This theory is inclined to ring ze bell of (some) Bulgarian nationalists. They are understandably less enamoured of the idea that Asen and Peter, the fraternal founders of the Second Bulgarian Empire (1185–1396), were Vlachs—i.e. Romanian speakers.
In the interests of succinctness (yeah in a 10,000 word sperg-out) I put aside the Bulgarian thesis for the rest of this poast, even though—compared to the ‘main’ immigrationist theory I'm about to summarise—it has the merit at least of relative causal parsimony. I will return to this theme.
The ‘main’ immigrationist theory is both more trenchant and more insulting to Romanian honour, as well as much more frequently argued, than the Bulgaria-centric hypothesis. It holds that the Vlachs are not the descendants of the Daco-Geto-Romans, whom Trajan is said to have practically annihilated. Rather the Vlachs are the spawn of intrusive sheep- and goat-herding Illyrianoids, of which present-day Albanians are the sole modern linguistic representatives. Hungarian irredentists, who want to reverse the 1920 Treaty of Trianon and restore Nagy-Magyarország, are the main enjoyers of this one.

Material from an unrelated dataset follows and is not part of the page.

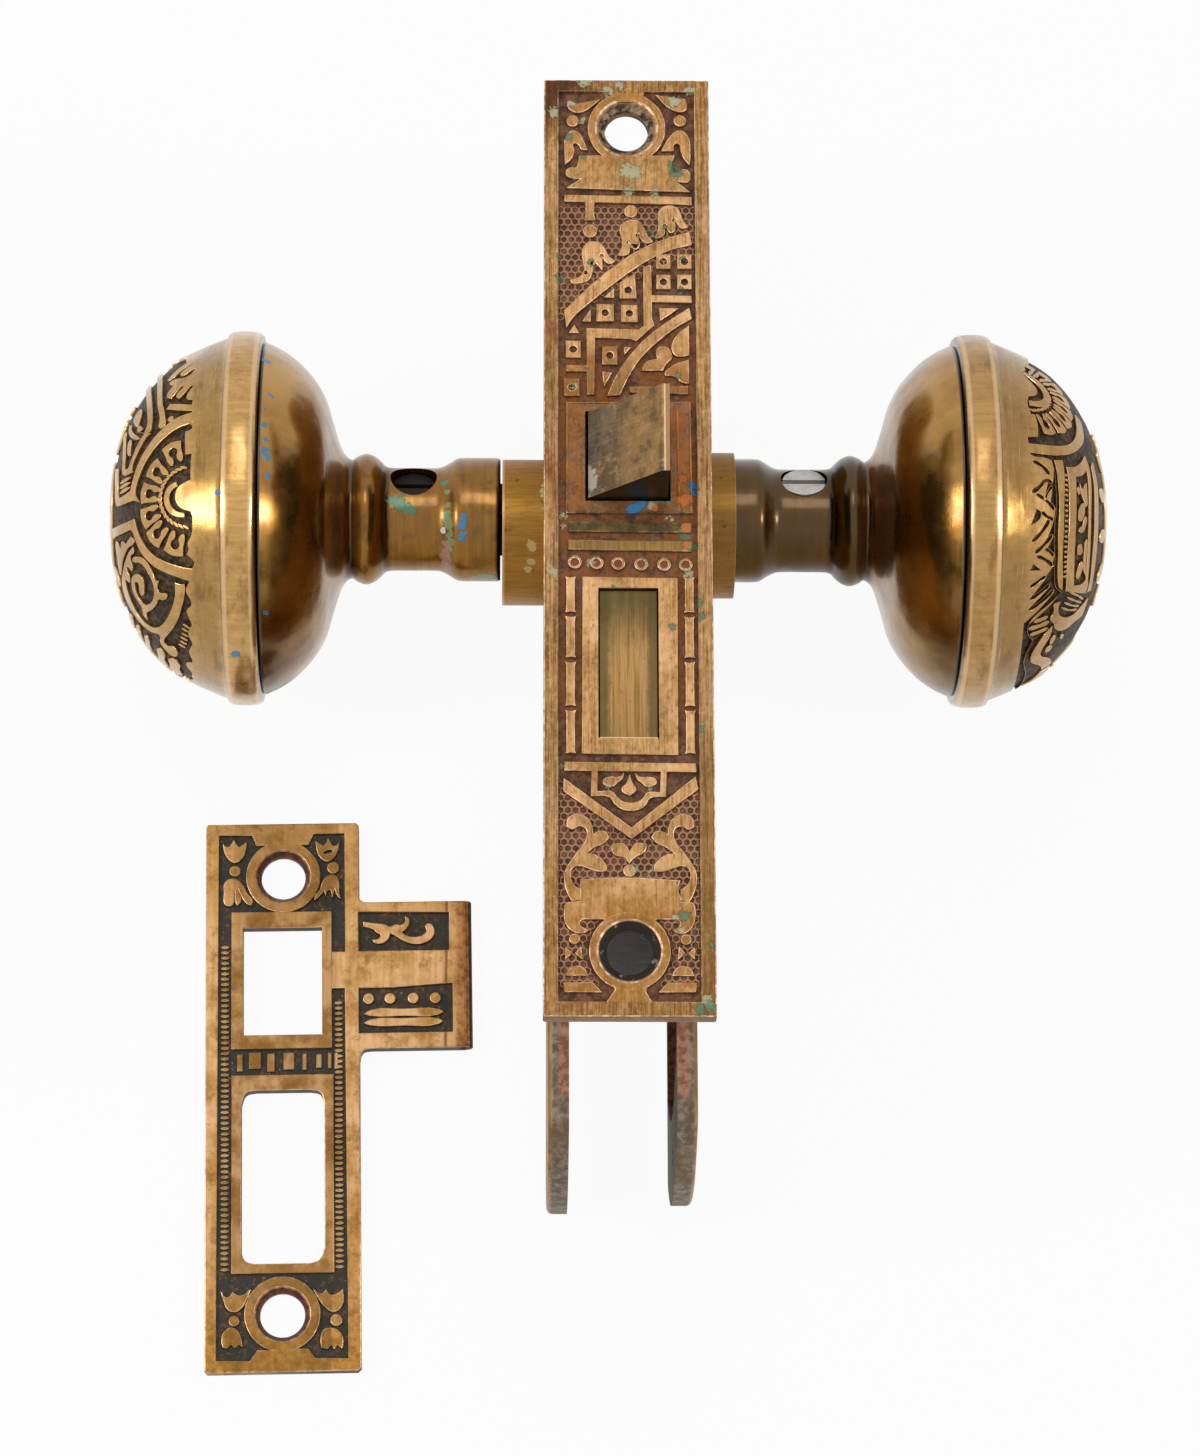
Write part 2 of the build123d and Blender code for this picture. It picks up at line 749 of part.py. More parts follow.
# Dead bolt: a bronze head and its flat tail in one casting. The tail slides on a post, has
# the talon for the key below, and a ramp and a locking notch for the tumbler above.
bolt_front_z = front_z - bolt_recess
tail_height = tail_top_y - tail_bottom_y
notch_y = tail_top_y - notch_depth
locked_z = stud_z - bolt_throw
with BuildPart() as deadbolt:
    with BuildSketch(Plane.XY.offset(bolt_rear_z)):
        with Locations((0, bolt_y)):
            Rectangle(bolt_thick, bolt_height)
    extrude(amount=bolt_front_z - bolt_rear_z)
    with BuildSketch(Plane.YZ.offset(tail_x)):
        with Locations(((tail_top_y + tail_bottom_y) / 2, (tail_rear_z + bolt_rear_z) / 2)):
            Rectangle(tail_height, bolt_rear_z - tail_rear_z)
        with BuildLine():
            Polyline(
                (tail_top_y, stud_z + notch_width / 2),
                (notch_y, stud_z + notch_width / 2),
                (notch_y, stud_z - notch_width / 2),
                (tail_top_y, locked_z - notch_width / 2),
                close=True,
            )
        make_face(mode=Mode.SUBTRACT)
        with Locations((tail_top_y - notch_depth / 2, locked_z)):
            Rectangle(notch_depth, notch_width, mode=Mode.SUBTRACT)
        with Locations((tail_bottom_y + talon_depth / 2, talon_z)):
            Rectangle(talon_depth, talon_width, mode=Mode.SUBTRACT)
        slot_length = bolt_throw + 2 * (guide_r + guide_fit)
        with Locations((guide_y, guide_z - bolt_throw / 2)):
            SlotOverall(slot_length, 2 * (guide_r + guide_fit), rotation=90, mode=Mode.SUBTRACT)
    extrude(amount=tail_thick)
    with BuildSketch(Plane.YZ.offset(tail_x)):
        with Locations(((tail_top_y + tail_bottom_y) / 2, bolt_rear_z + tail_thick / 2)):
            Rectangle(tail_height, tail_thick)
    extrude(amount=tail_thick)
deadbolt.part.label = "deadbolt"
export_step(deadbolt.part, "parts/deadbolt.step")

# Tumbler pin: pressed through the floor of the case.
with BuildPart() as tumbler_pin:
    with BuildSketch(Plane.YZ.offset(-case_half)):
        with Locations((pivot_y, pivot_z)):
            Circle(pivot_r)
    extrude(amount=tumbler_x + tumbler_thick + tumbler_gap + case_half)
tumbler_pin.part.label = "tumbler_pin"
export_step(tumbler_pin.part, "parts/tumbler_pin.step")

# Tumbler: a brass lever beside the tail, with a belly for the key and a stud in the notch.
with BuildPart() as tumbler:
    with BuildSketch(Plane.YZ.offset(tumbler_x)):
        with Locations((pivot_y, pivot_z)):
            Circle(pivot_ring_r)
        with BuildLine():
            Polyline(
                (pivot_y - pivot_ring_r / 2, pivot_z),
                (arm_bottom, belly_front_z + belly_lead),
                (arm_bottom - 4, belly_front_z),
                (key_y + key_sweep, spindle_z + 3),
            )
            ThreePointArc(
                (key_y + key_sweep, spindle_z + 3),
                (key_y + key_sweep - 0.5, spindle_z),
                (key_y + key_sweep, spindle_z - 3),
            )
            Polyline(
                (key_y + key_sweep, spindle_z - 3),
                (arm_bottom - 4, belly_rear_z),
                (arm_bottom, arm_rear_z + 1),
                (arm_bottom + 2, arm_rear_z),
                (arm_top, arm_rear_z),
                (arm_top, pivot_z),
                (pivot_y - pivot_ring_r / 2, pivot_z),
            )
        make_face()
        with Locations((pivot_y, pivot_z)):
            Circle(pivot_r + running_fit, mode=Mode.SUBTRACT)
    extrude(amount=tumbler_thick)
    with BuildSketch(Plane.YZ.offset(tumbler_x)):
        with Locations((notch_y + stud_gap + stud_r, stud_z)):
            Circle(stud_r)
    extrude(amount=-(tumbler_gap + tail_thick - bolt_fit))
tumbler.part.label = "tumbler"
export_step(tumbler.part, "parts/tumbler.step")

# Tumbler spring: a flat steel strip that stands on the arm and bears on the cover post.
strip_foot = (arm_top + rivet_fit, arm_rear_z + leaf_foot)
with BuildPart() as tumbler_spring:
    with BuildSketch(Plane.YZ.offset(tumbler_x)):
        with BuildLine():
            Polyline(
                strip_foot,
                (strip_foot[0], strip_foot[1] + leaf_rise),
                (cover_post_y - cover_post_r - leaf_thick - rivet_fit, cover_post_z),
                (cover_post_y - cover_post_r - rivet_fit, cover_post_z),
                (strip_foot[0] + leaf_thick, strip_foot[1] + leaf_rise),
                (strip_foot[0] + leaf_thick, strip_foot[1]),
                close=True,
            )
        make_face()
    extrude(amount=tumbler_thick)
tumbler_spring.part.label = "tumbler_spring"
export_step(tumbler_spring.part, "parts/tumbler_spring.step")


def plate_outline(foot_y, inset, pad):
    """A long plate with shallow arched ends, set in by the inset and short by the pad."""
    half = plate_width / 2 - inset
    foot = foot_y + max(inset, pad)
    head = foot_y + plate_length - max(inset, pad)
    Line((foot + plate_arch, spindle_z + half), (head - plate_arch, spindle_z + half))
    ThreePointArc(
        (head - plate_arch, spindle_z + half),
        (head, spindle_z),
        (head - plate_arch, spindle_z - half),
    )
    Line((head - plate_arch, spindle_z - half), (foot + plate_arch, spindle_z - half))
    ThreePointArc(
        (foot + plate_arch, spindle_z - half),
        (foot, spindle_z),
        (foot + plate_arch, spindle_z + half),
    )


def door_plate(side, stand_off, hang):
    """A cast door plate with a hollow back, a thimble for the shank and a keyhole."""
    inner_x = side * (case_half + stand_off)
    outer_x = inner_x + side * plate_thick
    center_y = spindle_y - hang
    foot_y = center_y - knob_to_foot
    screws = [foot_y + plate_screw_inset, foot_y + plate_length - plate_screw_inset]
    with BuildPart() as plate:
        with BuildSketch(Plane.YZ.offset(inner_x)):
            with BuildLine():
                plate_outline(foot_y, 0, 0)
            make_face()
        extrude(amount=side * plate_thick)
        outer_face = plate.faces().filter_by(Axis.X).sort_by(Axis.X)[-1 if side > 0 else 0]
        fillet(outer_face.edges(), plate_edge)
        with BuildSketch(Plane.YZ.offset(inner_x)):
            with BuildLine():
                plate_outline(foot_y, plate_rim, plate_pad)
            make_face()
        extrude(amount=side * plate_hollow, mode=Mode.SUBTRACT)
        with BuildSketch(Plane.YZ.offset(inner_x + side * plate_hollow)):
            with Locations((center_y, spindle_z)):
                Circle(collar_r)
        extrude(amount=side * (plate_thick - plate_hollow + collar_height))
        with BuildSketch(Plane.YZ.offset(outer_x)):
            with Locations((center_y, spindle_z)):
                Circle(collar_bore_r)
        extrude(amount=side * collar_height, mode=Mode.SUBTRACT)
        with BuildSketch(Plane.YZ.offset(inner_x)):
            with Locations((center_y, spindle_z)):
                Circle(spindle_hole_r)
            key_profile(center_y - key_drop, key_r, key_slot)
        extrude(amount=side * plate_thick, mode=Mode.SUBTRACT)
        for screw_y in screws:
            with BuildSketch(Plane.YZ.offset(inner_x)):
                with Locations((screw_y, spindle_z)):
                    Circle(plate_screw_r)
            extrude(amount=side * plate_thick, mode=Mode.SUBTRACT)
            with BuildSketch(Plane.YZ.offset(outer_x)):
                with Locations((screw_y, spindle_z)):
                    Circle(plate_countersink_r)
            with BuildSketch(Plane.YZ.offset(outer_x - side * (plate_countersink_r - plate_screw_r))):
                with Locations((screw_y, spindle_z)):
                    Circle(plate_screw_r)
            loft(mode=Mode.SUBTRACT)
    return plate.part


for name, side, stand_off, hang in (
    ("left_escutcheon", -1, left_stand_off, left_hang),
    ("right_escutcheon", 1, right_stand_off, right_hang),
):
    solid = door_plate(side, stand_off, hang)
    solid.label = name
    export_step(solid, "parts/" + name + ".step")

# Strike: the keeper for the door frame, face up on the table, with its lip to the right.
strike_angle = radians(strike_turn)
strike_plane = Plane(
    origin=(strike_x, strike_y, 0), x_dir=(cos(strike_angle), sin(strike_angle), 0), z_dir=(0, 0, 1)
)
lip_x = strike_width / 2 + lip_reach / 2
strike_face = strike_plane.offset(strike_thick - strike_ground)
with BuildPart() as strike_plate:
    with BuildSketch(strike_plane):
        Rectangle(strike_width, strike_length)
        with Locations((lip_x - lip_roll, lip_y)):
            Rectangle(lip_reach + 2 * lip_roll, lip_height)
    extrude(amount=strike_thick)
    lip_edge = strike_plate.edges().filter_by(lambda e: abs(e.length - lip_height) < 1)
    fillet(lip_edge.sort_by(Axis.X)[-2:].sort_by(Axis.Z)[-1], lip_roll)
    with BuildSketch(strike_face):
        Rectangle(strike_width - 2 * strike_border, strike_length - 2 * strike_border)
        with Locations((0, strike_screw_y), (0, -strike_screw_y)):
            Circle(strike_ring_r, mode=Mode.SUBTRACT)
        with Locations((0, latch_hole_y)):
            Rectangle(
                latch_hole_width + 2 * latch_rim,
                latch_hole_height + 2 * latch_rim_end,
                mode=Mode.SUBTRACT,
            )
        with Locations((0, bolt_hole_y)):
            Rectangle(
                bolt_hole_width + 2 * bolt_rim,
                bolt_hole_height + 2 * bolt_rim_end,
                mode=Mode.SUBTRACT,
            )
    extrude(amount=strike_ground, mode=Mode.SUBTRACT)
    with BuildSketch(strike_face):
        with Locations((lip_x - lip_roll, lip_y)):
            Rectangle(lip_reach - lip_roll * 2, lip_height - 2 * lip_border)
        with Locations((lip_x, lip_y + lip_band_y)):
            Rectangle(lip_reach, lip_band, mode=Mode.SUBTRACT)
    extrude(amount=strike_ground, mode=Mode.SUBTRACT)
    with BuildSketch(strike_plane):
        with Locations((0, latch_hole_y)):
            Rectangle(latch_hole_width, latch_hole_height)
        with Locations((0, bolt_hole_y)):
            RectangleRounded(bolt_hole_width, bolt_hole_height, bolt_hole_corner)
    extrude(amount=strike_thick, mode=Mode.SUBTRACT)
    with Locations(strike_plane.offset(strike_thick)):
        with Locations((0, strike_screw_y), (0, -strike_screw_y)):
            CounterSinkHole(strike_hole_r, strike_countersink_r)
strike_plate.part.label = "strike_plate"
export_step(strike_plate.part, "parts/strike_plate.step")
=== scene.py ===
import math

import bpy
from mathutils import Matrix, Vector


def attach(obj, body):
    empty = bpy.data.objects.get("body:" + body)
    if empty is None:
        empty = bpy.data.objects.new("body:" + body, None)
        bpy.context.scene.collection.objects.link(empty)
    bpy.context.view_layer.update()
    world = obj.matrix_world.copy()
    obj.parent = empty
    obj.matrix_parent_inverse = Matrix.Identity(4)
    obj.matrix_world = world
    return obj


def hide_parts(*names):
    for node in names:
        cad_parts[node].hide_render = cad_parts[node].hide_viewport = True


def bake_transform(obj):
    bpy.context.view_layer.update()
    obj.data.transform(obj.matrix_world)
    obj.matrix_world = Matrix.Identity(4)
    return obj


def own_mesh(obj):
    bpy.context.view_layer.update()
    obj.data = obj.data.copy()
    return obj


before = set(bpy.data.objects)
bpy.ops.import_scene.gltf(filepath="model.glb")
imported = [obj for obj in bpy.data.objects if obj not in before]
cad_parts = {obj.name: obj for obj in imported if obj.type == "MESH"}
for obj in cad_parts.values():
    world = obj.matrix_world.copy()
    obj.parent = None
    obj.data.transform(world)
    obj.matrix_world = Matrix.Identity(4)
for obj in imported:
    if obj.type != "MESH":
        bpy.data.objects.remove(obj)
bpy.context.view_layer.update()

# The table, the light and the eye. The set stands on a white table under three soft lamps, seen
# from above and a little from the side of the lock's lower end.
def clear_selection():
    """Nothing is selected or active before a new shape is added."""
    bpy.ops.object.select_all(action="DESELECT")
    bpy.context.view_layer.objects.active = None


def take(piece):
    """Only this piece is selected and active, ready for an operator."""
    clear_selection()
    piece.select_set(True)
    bpy.context.view_layer.objects.active = piece


def placed(name, data):
    """A new object of the scene, at the origin."""
    made = bpy.data.objects.new(name, data)
    bpy.context.collection.objects.link(made)
    return made


def colour(text, strength=1.0):
    """A colour written as six hex digits, as the light that a surface sends back."""
    parts = [int(text[i : i + 2], 16) / 255 for i in (0, 2, 4)]
    straight = [p / 12.92 if p < 0.04045 else ((p + 0.055) / 1.055) ** 2.4 for p in parts]
    return (*[p * strength for p in straight], 1.0)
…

Told in closer detail, the story goes that the early Vlachs adopted a Latin patois during the Roman supremacy in the southwest Balkans (i.e. in Illyria), shifted to the highlands thereabouts as imperial control faltered in the lowlands under Slav-Avar pressure, and then came very slowly and opportunistically—mountain-chain by mountain-chain—north of the Danube to former Dacia Traiana, sometime after the Magyars had first arrived in Transylvania.
Once in place in the Carpathian uplands, the early Vlachs mostly maintained their transhumant lifeways while blending with sedentary populations—principally Slavs—who inhabited ex-Roman Dacia Traiana, some of them having been in situ since at least the 5th century AD. This last part is not widely disputed, though claims are made at the margins that Romanians are themselves in origin early-arriving Slavs who then experienced Latinisation.
Implications
It should be fairly obvious from the above that chronology is of capital importance.5 If the Romanians did not originate in Dacia Traiana and are really de-natured Illyrian intruders, or whatever, they have no prior claim to Transylvania (temporal or racial) over the Hungarians and their Szekler cousins.6
The Hungarians (ie the Magyars) probably first set hoof to Transylvanian soil sometime in the 9th century, though a paucity of Magyar material culture in Transylvania until a century or so later makes it seem as though they were just passing through. For their part, the Vlachs arrived…sometime afterwards who cares doesn’t matter as long as it was ÄFTËËËËËËËR ŰŰŰŰS (NB: that's a direct quote from a Hungarian irrendentist).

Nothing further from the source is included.